In Al-Anon, of course, the typical detachment scenario is one in which someone else’s addiction is causing you massive stress and anxiety. But this is hardly the only scenario in which we are controlled by external forces. In my example above, news about Hong Kong was controlling my mental and emotional wellbeing. I’d wake up angry in the morning over videos I’d seen the night before, videos of protests and egregious police behaviour on university campuses I’d worked at. Overall, I was unhappy. Terrible things were happening in a place I’d just left, and I felt powerless.
Al-Anon tells us that we are indeed powerless and we must accept the things we cannot change in order to focus on the things we can – the things inside ourselves.
When we get too caught up in other people or situations, we often ignore our own needs. Our thoughts are consumed by what could be happening or what we want to happen, keeping us awake at night. In our obsession, we may have given up doing activities we once enjoyed. We may be ignoring issues we desperately need to take care of, such as our finances or career. We are emotionally overinvolved and overinvested.
This is when we know we need to detach. After all, our own wellbeing is at stake.
When it comes to addiction, detachment means giving an addict the dignity of making their own decisions and living their own lives without our intervention, opinions, and other efforts to produce sobriety. It means allowing others to learn from their mistakes instead of trying to cover them up. It means reclaiming our thoughts and directing them towards ourselves. It means learning where to set boundaries between ourselves and the addict so we can live our own lives in a healthier way.
For me, detachment meant consciously not reading the news or browsing the Hong Kong subreddit anymore. It meant accepting that I had no real way to contribute positively to the situation – not here, not now, not in a real sense. If some way revealed itself, I wouldn’t turn away the opportunity. But there was nothing tangible I could do.
The love part refers to how we choose to detach. Rather than reacting with anxiety to a situation or person, we can choose how we respond. When we’re shouting at an alcoholic that we’ll leave them if they don’t quit drinking, we are typically doing so from a place of raw emotions. Our words are a reaction to a situation we despise, not a considered choice. Instead, we can choose to think differently about the situation. How will we care for ourselves even if the alcoholic does not quit drinking? How will we meet our own needs? What are our needs?
Detaching with love, then, is about showing love to ourselves. In a more subtle way, it becomes about showing love to an addict, too: we are giving them the respect of living their own lives, feeling the natural consequences of their own behaviour, and solving their own problems.
I think this same logic can apply to situations as well. In response to injustices or other events that make our blood boil, we can choose to detach . . . but this doesn’t mean we stop caring about society, the world, or the people around us. It doesn’t mean we stop caring about others. We can let some people feel the natural consequences of their actions, if their actions contributed to creating the injustice.

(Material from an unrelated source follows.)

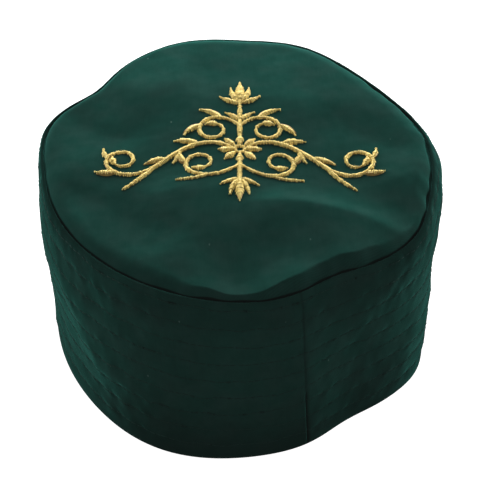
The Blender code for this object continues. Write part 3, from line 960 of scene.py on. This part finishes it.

We can reach out to others we feel are harmed by it. Or if that isn’t an option, we can simply reach out to those around us and let them know, in one way or another, that we care. Above all, we can prioritize caring for our own wellbeing so we can have a positive effect on other people and our surrounding environment.
For me, detaching with love from situations and people in order to focus on my own needs has looked like this:
paying attention to what I’m feeling in my body. Sometimes I notice my body reacting to something I’m listening to or reading or thinking about (usually obsessively). I might feel tension in my shoulders, limbs, or jaw. For me, this is a clear sign of stress. So, I stop whatever it is that I’m doing. I close my browser or my laptop. I walk away and brew a cup of tea instead.
making a point to prioritize what I enjoy. I love walks, morning light, cafe drinks, and nature. I try to enjoy one or two of the items on that list every single day.
avoiding overwhelm by taking tasks one day at a time. When my environment is filled with tension for whatever reason, I find myself becoming easily overwhelmed by large(r) tasks. In response, I’ve been taking large tasks and breaking them down into many steps. When I feel overwhelmed, I tell myself to simply take one of those steps today. I can take another one tomorrow, and so on. Overall, making progress on my larger goals helps me feel less disempowered by my environment.
taking time each day to list out what I need to accomplish and then doing no more. A stressful environment can give rise to a feeling that I must accomplish more now in order to feel better about the environment. This is a reaction rather than a considered response. I’ve learned to consciously limit what I do – to stop working even when I could do more and instead take that time to reflect or engage in an act of self-care. I often read Al-Anon literature, which helps recommit my mind to detachment.
focusing on only the things I can control and leaving the rest to my higher power. This is a mental discipline I’ve gotten better at over time. If there is nothing I can do about a situation, I’ve slowly learned to not worry about it. It helps to block out or mute sources of stress, whether text messages, emails, phone calls, social media, or the news. I also limit the time I spend around people who create stress.
Altogether, these efforts have helped me eliminate the obsessive thinking that once consumed my mind. They’ve freed me from feeling controlled by the moods and behaviour of others or situations that would otherwise cause a great deal of emotional distress. I feel lighter and freer. I’m able to think more clearly about my options and take steps to address neglected areas of my life. I’m able to trust that I will be okay, that my life will improve, no matter what happens around me.
When it comes to situations, the ability to detach with love as I’ve described it here is a privilege to some extent. I was able to detach from the situation in Hong Kong simply because I was not a Hong Konger whose government was being taken over by Beijing. I was not directly affected by these events, at least not right then or now.
But just because something is a privilege does not mean we shouldn’t exercise it. No one is harmed when we become a healthier, happier version of ourselves. And detachment with love is a practice that can be applied by someone who has very few privileges. It is, above all, a means of positive self-preservation. To use the language of Al-Anon, detachment with love puts us on the path to internal serenity.